++++ Data excerpts ++++

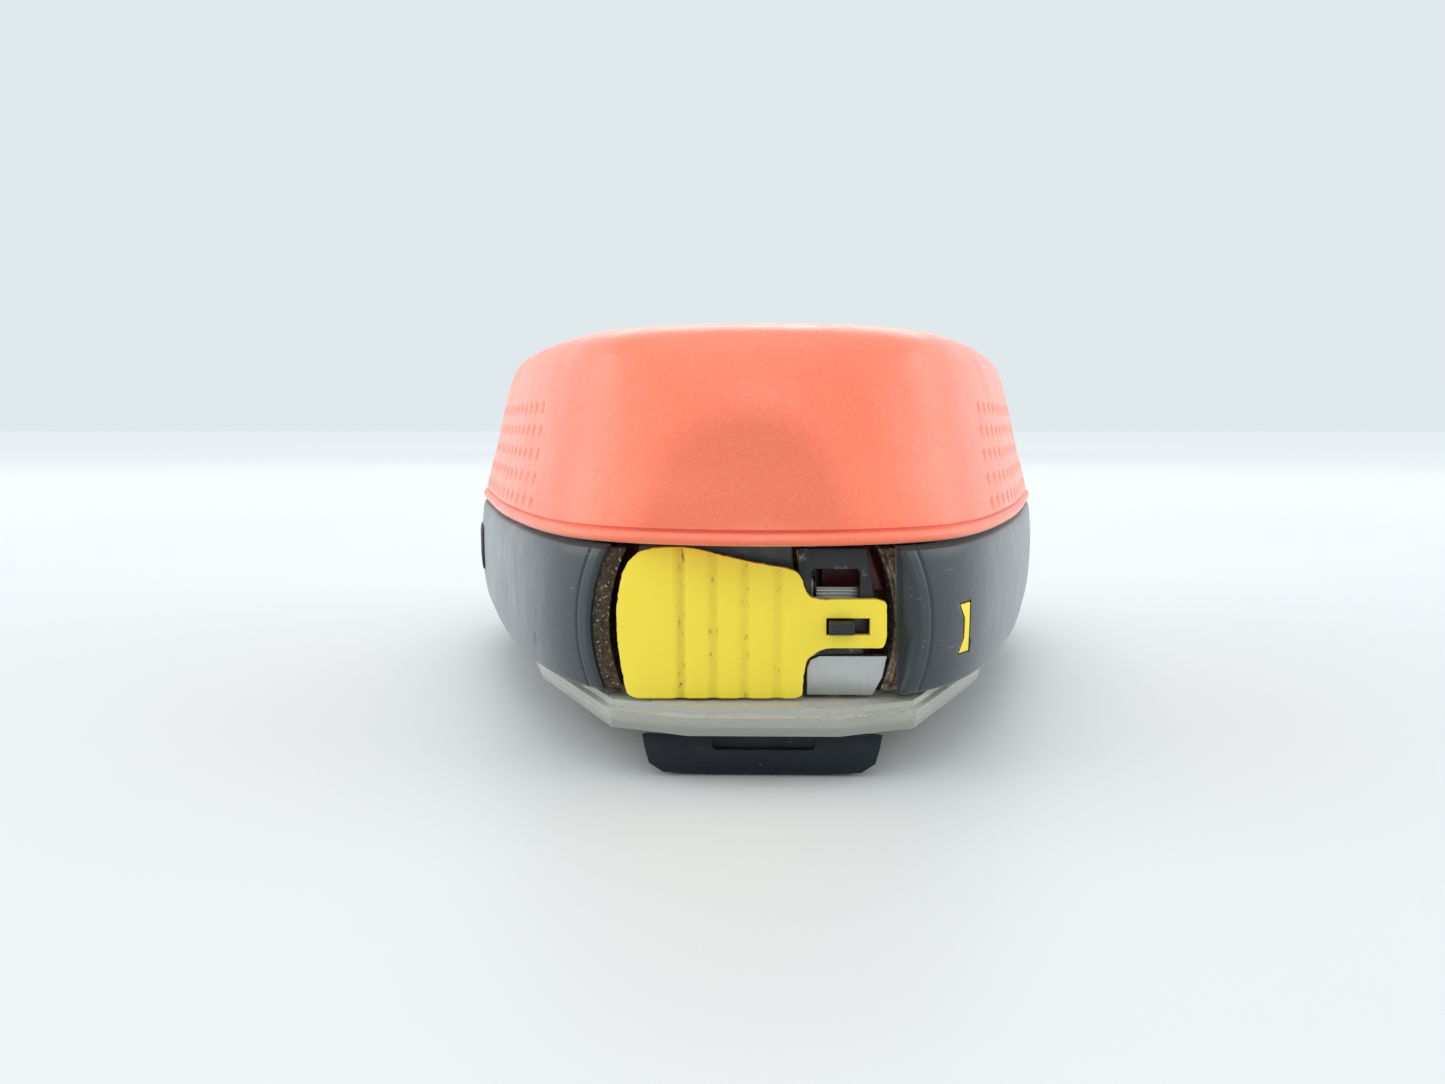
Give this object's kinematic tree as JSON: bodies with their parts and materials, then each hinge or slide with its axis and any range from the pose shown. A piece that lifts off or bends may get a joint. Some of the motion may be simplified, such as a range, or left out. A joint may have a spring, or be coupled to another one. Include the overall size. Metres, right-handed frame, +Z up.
{
  "type": "tape measure",
  "caption": "Hand tape measure in a domed case with a rubber waist band, clear lower cover, sprung reel, end hook with a sliding thumb tab, brake button and flexing belt clip.",
  "frame": {"origin": "under the middle of the case, on the surface that it lies on", "axes": "+Z up from the belt clip to the domed cover, -Y out of the mouth, +X towards the side that is the bottom in use"},
  "size_m": [0.1106, 0.1289, 0.0572],
  "materials": {
    "orange": "satin moulded plastic, slightly faded",
    "dark_red": "the same orange plastic in deep shade",
    "rubber": "soft moulded rubber, scuffed",
    "grey": "satin moulded plastic",
    "clear": "clear moulded plastic, dusty",
    "black": "satin moulded plastic",
    "yellow": "satin moulded plastic",
    "steel": "brushed",
    "dark_steel": "blackened",
    "felt": "dusty felt",
    "blade_paint": "lacquered",
    "white": "smooth moulded plastic"
  },
  "bodies": {
    "case": {"top_cover": "orange", "rubber_band": "rubber", "index_mark": "yellow", "inner_frame": "grey", "clear_cover": "clear", "base_plate": "white", "case_screw_1": "steel", "case_screw_2": "steel", "case_screw_3": "steel", "case_screw_4": "steel", "mouth_pad_left": "felt", "mouth_pad_right": "felt", "mouth_plate": "dark_red", "nose_plate": "grey", "mouth_liner": "dark_red", "hook_bumper": "rubber", "guide_post_left": "steel", "guide_post_right": "steel", "spring_plate": "grey", "reel_post": "steel", "clip_base": "black", "clip_screw": "steel"},
    "reel": {"reel_hub": "white", "blade_coil": "blade_paint", "reel_flange": "white", "spring_barrel": "grey", "power_spring": "steel", "barrel_cap": "white"},
    "blade_end": {"blade": "blade_paint", "hook_rivet_1": "steel", "hook_rivet_2": "steel"},
    "hook": {"end_hook": "steel", "hook_carrier": "dark_steel"},
    "tab": {"thumb_tab": "yellow"},
    "brake": {"brake_button": "black", "brake_pad": "rubber"},
    "clip": {"belt_clip": "black"}
  },
  "joints": [
    {"name": "reel_turn", "type": "hinge", "parent": "case", "child": "reel", "pos_m": [-0.016, 0.012, 0.02], "axis": [0, 0, -1], "range_deg": [0, 144]},
    {"name": "blade_pull", "type": "slide", "parent": "case", "child": "blade_end", "axis": [0, -1, 0], "range_m": [0, 0.053]},
    {"name": "hook_float", "type": "slide", "parent": "blade_end", "child": "hook", "axis": [0, -1, 0], "range_m": [0, 0.0009]},
    {"name": "tab_slide", "type": "slide", "parent": "hook", "child": "tab", "axis": [-1, 0, 0], "range_m": [0, 0.0017]},
    {"name": "brake_press", "type": "slide", "parent": "case", "child": "brake", "axis": [1, 0, 0], "range_m": [0, 0.0009], "stiffness_N_per_m": 2500, "springref_m": -0.0004},
    {"name": "clip_flex", "type": "hinge", "parent": "case", "child": "clip", "pos_m": [0, 0.02, 0.0014], "axis": [1, 0, 0], "range_deg": [0, 4], "stiffness_Nm_per_rad": 7}
  ],
  "couplings": [
    {"joint": "blade_pull", "follows": "reel_turn", "m_per_rad": 0.021}
  ]
}
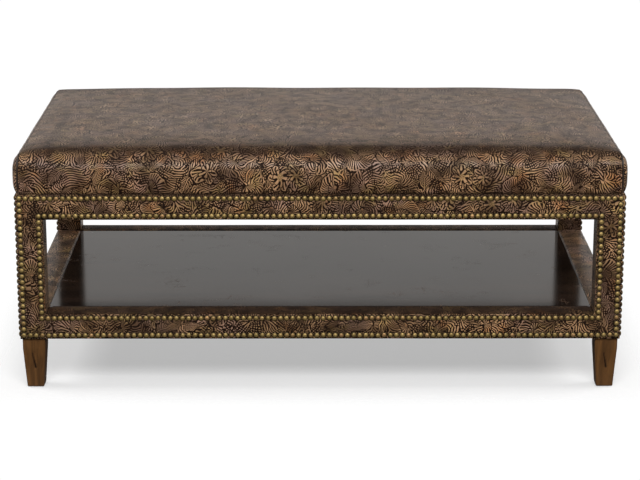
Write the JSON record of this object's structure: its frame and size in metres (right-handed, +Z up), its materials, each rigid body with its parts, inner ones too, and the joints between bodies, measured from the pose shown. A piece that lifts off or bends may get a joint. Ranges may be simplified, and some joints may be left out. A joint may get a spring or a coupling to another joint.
{
  "type": "upholstered footstool",
  "caption": "Low rectangular footstool: padded leather seat on an open leather-covered frame with a lower wooden shelf and tapered feet.",
  "frame": {"origin": "on the floor under the middle of the stool", "axes": "+X to the right along the stool, +Y to the back, +Z up"},
  "size_m": [1.233, 0.714, 0.5],
  "materials": {
    "tooled_leather": "antiqued embossed leather, satin, dark in the grooves",
    "welt_leather": "smooth dark leather over cord",
    "brass": "antique brass nail heads, domed",
    "foot_wood": "walnut brown stain, satin lacquer, lightly distressed",
    "shelf_wood": "dark brown lacquer, semi-gloss, fine scratches",
    "frame_wood": "bare hardwood, hidden under leather",
    "plywood": "bare plywood",
    "steel": "zinc plated",
    "glide": "moulded, matt",
    "foam": "open-cell cushion foam",
    "wadding": "bonded polyester fibre",
    "cambric": "thin black cloth"
  },
  "bodies": {
    "root": {"foot_front_left": "foot_wood", "foot_front_right": "foot_wood", "foot_back_left": "foot_wood", "foot_back_right": "foot_wood", "foot_glide_front_left": "glide", "foot_glide_front_right": "glide", "foot_glide_back_left": "glide", "foot_glide_back_right": "glide", "foot_bolt_front_left": "steel", "foot_bolt_front_right": "steel", "foot_bolt_back_left": "steel", "foot_bolt_back_right": "steel", "post_front_left": "frame_wood", "post_front_right": "frame_wood", "post_back_left": "frame_wood", "post_back_right": "frame_wood", "post_leather_front_left": "tooled_leather", "post_leather_front_right": "tooled_leather", "post_leather_back_left": "tooled_leather", "post_leather_back_right": "tooled_leather", "bottom_rail_front": "frame_wood", "bottom_rail_back": "frame_wood", "bottom_rail_left": "frame_wood", "bottom_rail_right": "frame_wood", "bottom_rail_leather_front": "tooled_leather", "bottom_rail_leather_back": "tooled_leather", "bottom_rail_leather_left": "tooled_leather", "bottom_rail_leather_right": "tooled_leather", "top_rail_front": "frame_wood", "top_rail_back": "frame_wood", "top_rail_left": "frame_wood", "top_rail_right": "frame_wood", "top_rail_leather_front": "tooled_leather", "top_rail_leather_back": "tooled_leather", "top_rail_leather_left": "tooled_leather", "top_rail_leather_right": "tooled_leather", "shelf_cleat_front": "frame_wood", "shelf_cleat_back": "frame_wood", "shelf_cleat_left": "frame_wood", "shelf_cleat_right": "frame_wood", "shelf_board": "shelf_wood", "corner_block_front_left": "frame_wood", "corner_block_front_right": "frame_wood", "corner_block_back_left": "frame_wood", "corner_block_back_right": "frame_wood", "seat_screw_front_left": "steel", "seat_screw_front_right": "steel", "seat_screw_back_left": "steel", "seat_screw_back_right": "steel", "top_cross_rail": "frame_wood", "dust_cover": "cambric", "seat_deck": "plywood", "seat_foam": "foam", "seat_padding_wrap": "wadding", "seat_cover_main": "tooled_leather", "seat_cover_left": "tooled_leather", "seat_cover_right": "tooled_leather", "seat_welt_left": "welt_leather", "seat_welt_right": "welt_leather"}
  },
  "joints": []
}
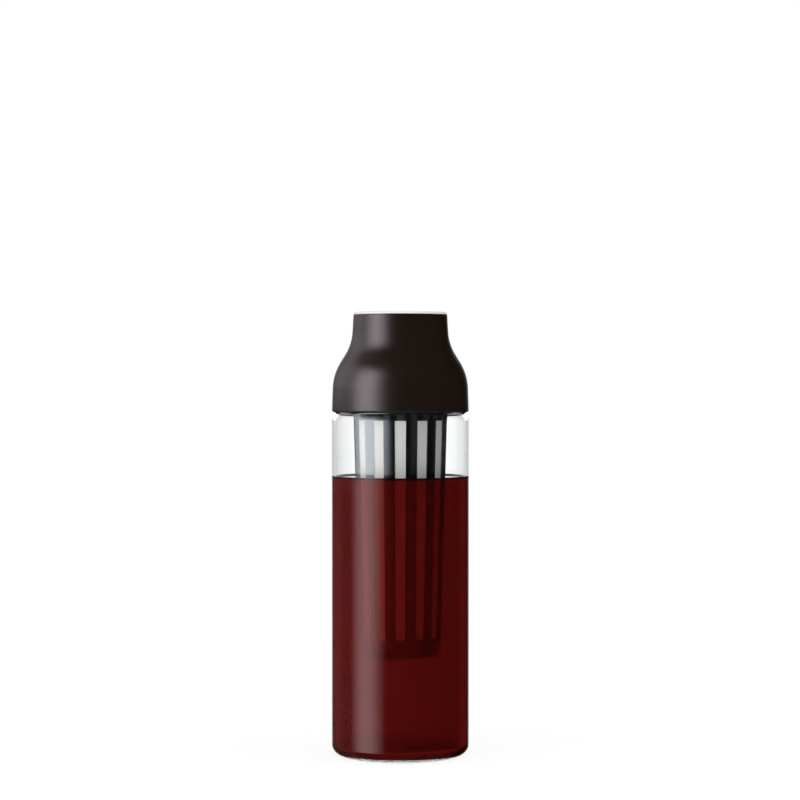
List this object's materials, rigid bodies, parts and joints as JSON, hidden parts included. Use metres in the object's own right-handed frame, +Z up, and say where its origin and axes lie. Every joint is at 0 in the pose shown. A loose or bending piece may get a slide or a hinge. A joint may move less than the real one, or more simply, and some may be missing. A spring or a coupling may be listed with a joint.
{
  "type": "cold brew coffee maker",
  "caption": "Tall glass carafe with a hanging perforated steel strainer and a dark waisted pouring lid with a lift-up stopper.",
  "frame": {"origin": "centre of the flat base, in the plane that the carafe stands on", "axes": "+Z up along the axis of the carafe; -Y is the side that one of the strainer's windows faces"},
  "size_m": [0.0906, 0.0906, 0.292],
  "materials": {
    "clear_glass": "clear, fire polished",
    "polished_steel": "mirror polished stainless steel",
    "etched_steel": "fine etched screen",
    "brown_plastic": "matt moulded, dark brown",
    "milky_plastic": "milky, slightly translucent",
    "black_silicone": "smooth silicone",
    "pale_silicone": "smooth translucent silicone",
    "steel_clip": "plain stainless"
  },
  "bodies": {
    "carafe": {"glass_carafe": "clear_glass"},
    "strainer": {"strainer_sleeve": "polished_steel", "mesh_screen": "etched_steel", "strainer_bowl": "polished_steel", "strainer_rim": "polished_steel"},
    "lid": {"lid_shell": "brown_plastic", "pour_lip": "milky_plastic", "lid_liner": "brown_plastic", "neck_gasket": "black_silicone", "seat_gasket": "black_silicone", "pour_guide": "milky_plastic"},
    "stopper": {"stopper_cap": "milky_plastic", "stopper_seal": "pale_silicone", "stopper_base": "milky_plastic", "stem_clip": "steel_clip"}
  },
  "joints": [
    {"name": "strainer_lift", "type": "slide", "parent": "carafe", "child": "strainer", "axis": [0, 0, 1], "range_m": [0, 0.2]},
    {"name": "lid_lift", "type": "slide", "parent": "strainer", "child": "lid", "axis": [0, 0, 1], "range_m": [0, 0.045]},
    {"name": "stopper_lift", "type": "slide", "parent": "lid", "child": "stopper", "axis": [0, 0, 1], "range_m": [0, 0.018]}
  ]
}
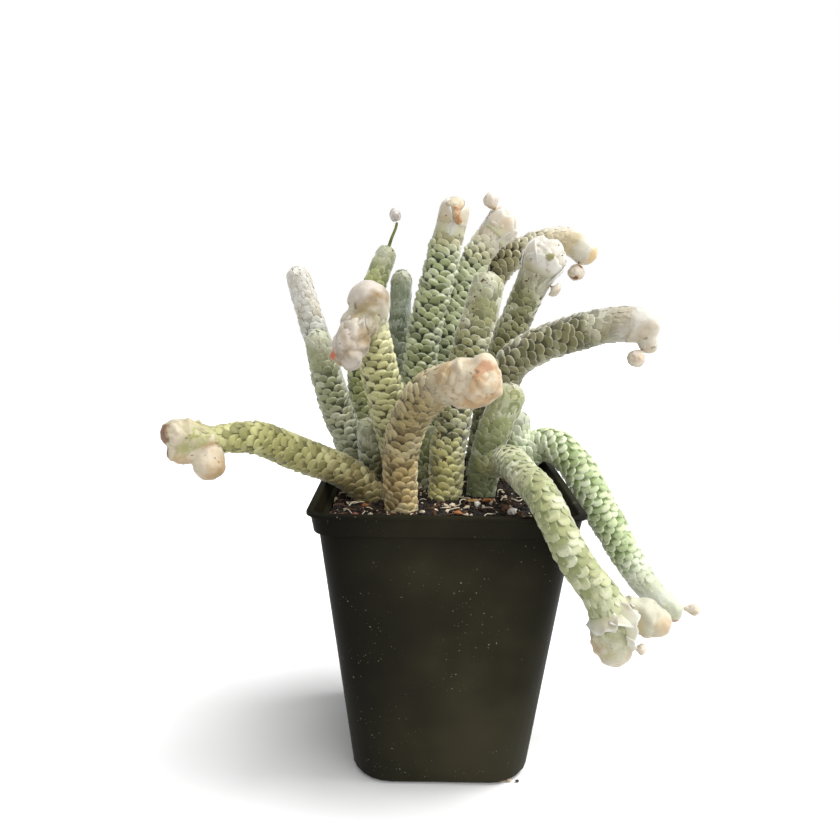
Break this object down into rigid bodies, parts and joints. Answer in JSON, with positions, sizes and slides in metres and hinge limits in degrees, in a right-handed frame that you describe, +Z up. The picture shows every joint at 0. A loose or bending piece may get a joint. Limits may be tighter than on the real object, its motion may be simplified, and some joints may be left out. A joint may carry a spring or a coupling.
{
  "type": "potted avonia",
  "caption": "Clump of thick scaly succulent stems with papery tips, growing in a small square plastic nursery pot.",
  "frame": {"origin": "middle of the pot's flat underside", "axes": "+Z up; the pot's sides face +X, -X, +Y and -Y, and its front side faces -Y"},
  "size_m": [0.1477, 0.107, 0.1622],
  "materials": {
    "black_plastic": "satin black, dusty",
    "dark_soil": "rough, fibrous",
    "green_scales": "fleshy stem under papery scales",
    "pale_paper": "dry and papery",
    "stalk_green": "smooth and fleshy",
    "perlite_white": "rough",
    "bark_brown": "dry, fibrous",
    "pebble_grey": "rough"
  },
  "bodies": {
    "root": {"bark_chip_1": "bark_brown", "bark_chip_2": "bark_brown", "bark_chip_3": "bark_brown", "dried_flower": "bark_brown", "dry_leaf": "bark_brown", "flower_bud": "pale_paper", "flower_stalk": "stalk_green", "grey_pebble": "pebble_grey", "perlite_1": "perlite_white", "perlite_2": "perlite_white", "perlite_3": "perlite_white", "perlite_4": "perlite_white", "perlite_5": "perlite_white", "perlite_6": "perlite_white", "pot": "black_plastic", "potting_mix": "dark_soil", "red_pebble": "bark_brown", "seed_capsule_1": "pale_paper", "seed_capsule_2": "pale_paper", "seed_capsule_3": "pale_paper", "seed_capsule_4": "pale_paper", "seed_capsule_5": "pale_paper", "seed_capsule_6": "pale_paper", "stem_back_lean": "green_scales", "stem_back_slim": "green_scales", "stem_centre_right": "green_scales", "stem_centre_tall": "green_scales", "stem_club": "green_scales", "stem_flowering": "green_scales", "stem_forked_front": "green_scales", "stem_forked_right": "green_scales", "stem_front_bowed": "green_scales", "stem_inner_stub": "green_scales", "stem_left_front": "green_scales", "stem_left_reach": "green_scales", "stem_left_stub": "green_scales", "stem_left_tall": "green_scales", "stem_nodding": "green_scales", "stem_right_arched": "green_scales", "stem_right_open": "green_scales", "stem_right_reach": "green_scales"}
  },
  "joints": []
}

++++

> What needs to be done
Keep only those lines of the records that hold "pose", and return them.

> Reply to the task
Give this object's kinematic tree as JSON: bodies with their parts and materials, then each hinge or slide with its axis and any range from the pose shown. A piece that lifts off or bends may get a joint. Some of the motion may be simplified, such as a range, or left out. A joint may have a spring, or be coupled to another one. Include the overall size. Metres, right-handed frame, +Z up.
Write the JSON record of this object's structure: its frame and size in metres (right-handed, +Z up), its materials, each rigid body with its parts, inner ones too, and the joints between bodies, measured from the pose shown. A piece that lifts off or bends may get a joint. Ranges may be simplified, and some joints may be left out. A joint may get a spring or a coupling to another joint.
List this object's materials, rigid bodies, parts and joints as JSON, hidden parts included. Use metres in the object's own right-handed frame, +Z up, and say where its origin and axes lie. Every joint is at 0 in the pose shown. A loose or bending piece may get a slide or a hinge. A joint may move less than the real one, or more simply, and some may be missing. A spring or a coupling may be listed with a joint.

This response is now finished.